::: DATA SHOWN :::
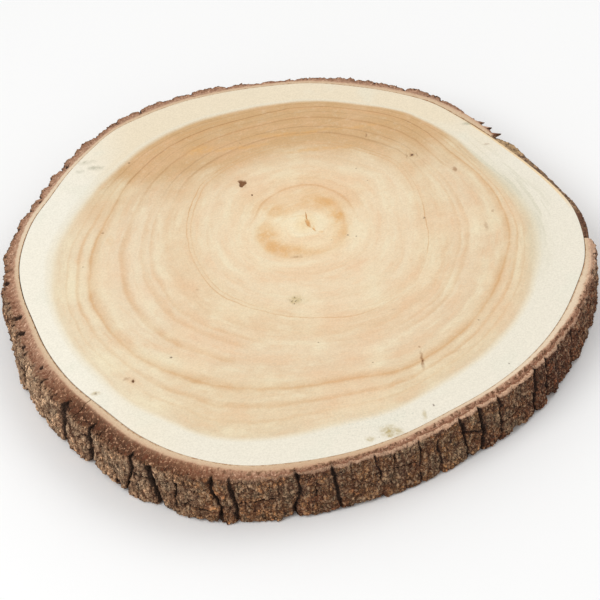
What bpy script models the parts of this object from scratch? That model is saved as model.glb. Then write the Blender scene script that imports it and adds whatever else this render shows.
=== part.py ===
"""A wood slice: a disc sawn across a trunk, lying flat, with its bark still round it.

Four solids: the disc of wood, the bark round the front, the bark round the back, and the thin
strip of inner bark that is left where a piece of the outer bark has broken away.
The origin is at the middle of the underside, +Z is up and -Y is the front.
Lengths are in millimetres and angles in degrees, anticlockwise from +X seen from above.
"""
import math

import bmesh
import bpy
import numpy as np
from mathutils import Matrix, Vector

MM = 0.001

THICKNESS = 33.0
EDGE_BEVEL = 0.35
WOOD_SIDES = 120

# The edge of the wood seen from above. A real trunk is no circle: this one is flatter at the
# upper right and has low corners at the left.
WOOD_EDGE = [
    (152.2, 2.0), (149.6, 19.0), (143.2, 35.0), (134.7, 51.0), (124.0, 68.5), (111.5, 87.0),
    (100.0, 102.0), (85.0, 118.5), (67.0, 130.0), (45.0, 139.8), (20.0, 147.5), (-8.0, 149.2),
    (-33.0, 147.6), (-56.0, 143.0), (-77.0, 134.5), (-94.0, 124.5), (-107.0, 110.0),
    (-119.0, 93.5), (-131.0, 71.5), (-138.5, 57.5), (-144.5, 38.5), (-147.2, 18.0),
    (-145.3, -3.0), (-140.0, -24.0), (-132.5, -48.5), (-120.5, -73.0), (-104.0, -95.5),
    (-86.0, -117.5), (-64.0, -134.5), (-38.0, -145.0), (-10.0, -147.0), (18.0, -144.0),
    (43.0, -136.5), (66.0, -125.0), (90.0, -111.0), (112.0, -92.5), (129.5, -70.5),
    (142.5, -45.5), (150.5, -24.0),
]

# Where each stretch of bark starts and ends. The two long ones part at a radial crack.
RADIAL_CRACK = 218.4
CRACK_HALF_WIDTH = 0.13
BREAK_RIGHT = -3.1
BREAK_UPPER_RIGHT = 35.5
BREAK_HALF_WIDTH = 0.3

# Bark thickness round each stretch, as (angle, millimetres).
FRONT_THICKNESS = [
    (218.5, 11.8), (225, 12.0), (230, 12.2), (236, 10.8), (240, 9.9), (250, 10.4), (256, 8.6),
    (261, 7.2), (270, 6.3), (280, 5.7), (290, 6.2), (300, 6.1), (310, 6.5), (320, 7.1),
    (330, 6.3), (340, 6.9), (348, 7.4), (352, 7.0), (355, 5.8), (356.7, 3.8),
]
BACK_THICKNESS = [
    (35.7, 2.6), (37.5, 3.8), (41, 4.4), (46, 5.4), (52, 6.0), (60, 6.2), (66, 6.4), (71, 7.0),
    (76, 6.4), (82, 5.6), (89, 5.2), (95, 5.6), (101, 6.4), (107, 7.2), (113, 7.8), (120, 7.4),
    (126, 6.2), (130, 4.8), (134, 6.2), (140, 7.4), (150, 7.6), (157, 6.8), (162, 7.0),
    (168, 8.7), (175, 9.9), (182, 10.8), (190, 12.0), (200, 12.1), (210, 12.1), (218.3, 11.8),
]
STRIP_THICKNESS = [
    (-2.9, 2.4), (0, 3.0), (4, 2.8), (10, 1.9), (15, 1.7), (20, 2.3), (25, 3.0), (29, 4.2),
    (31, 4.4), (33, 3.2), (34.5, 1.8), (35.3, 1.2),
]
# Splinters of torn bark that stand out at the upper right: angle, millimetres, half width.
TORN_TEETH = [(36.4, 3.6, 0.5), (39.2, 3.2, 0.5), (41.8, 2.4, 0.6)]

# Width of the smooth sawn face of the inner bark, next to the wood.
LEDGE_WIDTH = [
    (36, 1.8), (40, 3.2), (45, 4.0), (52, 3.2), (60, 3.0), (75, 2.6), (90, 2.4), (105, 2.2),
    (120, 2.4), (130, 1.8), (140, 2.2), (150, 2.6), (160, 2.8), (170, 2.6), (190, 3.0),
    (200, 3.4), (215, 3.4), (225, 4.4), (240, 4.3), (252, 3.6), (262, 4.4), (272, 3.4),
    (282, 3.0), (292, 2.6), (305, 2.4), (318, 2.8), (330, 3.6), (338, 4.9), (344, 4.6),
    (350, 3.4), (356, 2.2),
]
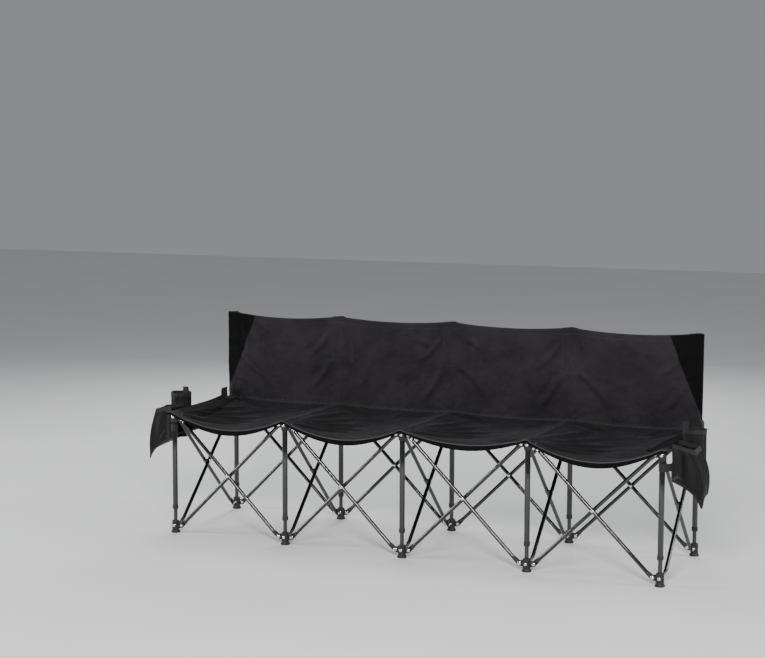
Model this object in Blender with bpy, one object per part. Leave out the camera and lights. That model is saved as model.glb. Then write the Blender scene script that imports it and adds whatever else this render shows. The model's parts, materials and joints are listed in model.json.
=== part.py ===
:::
(STATED TASK): Your task is to quote, without any alteration, the lines running from the top of the records to the line that holds "still round it.", both included.

(TASK SOLUTION):
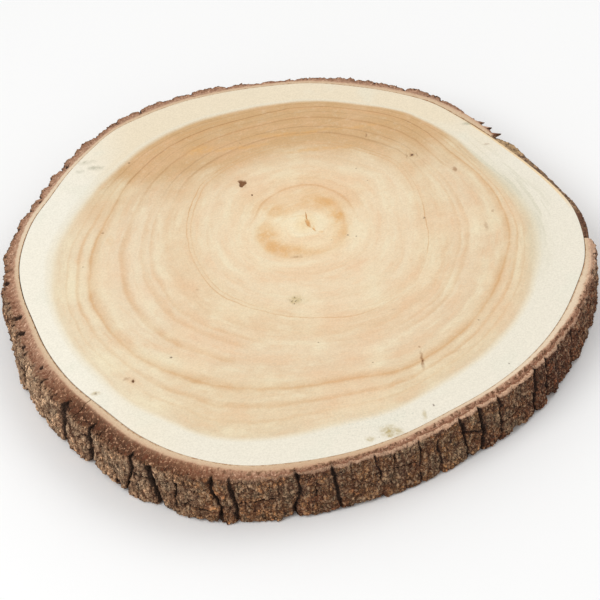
What bpy script models the parts of this object from scratch? That model is saved as model.glb. Then write the Blender scene script that imports it and adds whatever else this render shows.
=== part.py ===
"""A wood slice: a disc sawn across a trunk, lying flat, with its bark still round it.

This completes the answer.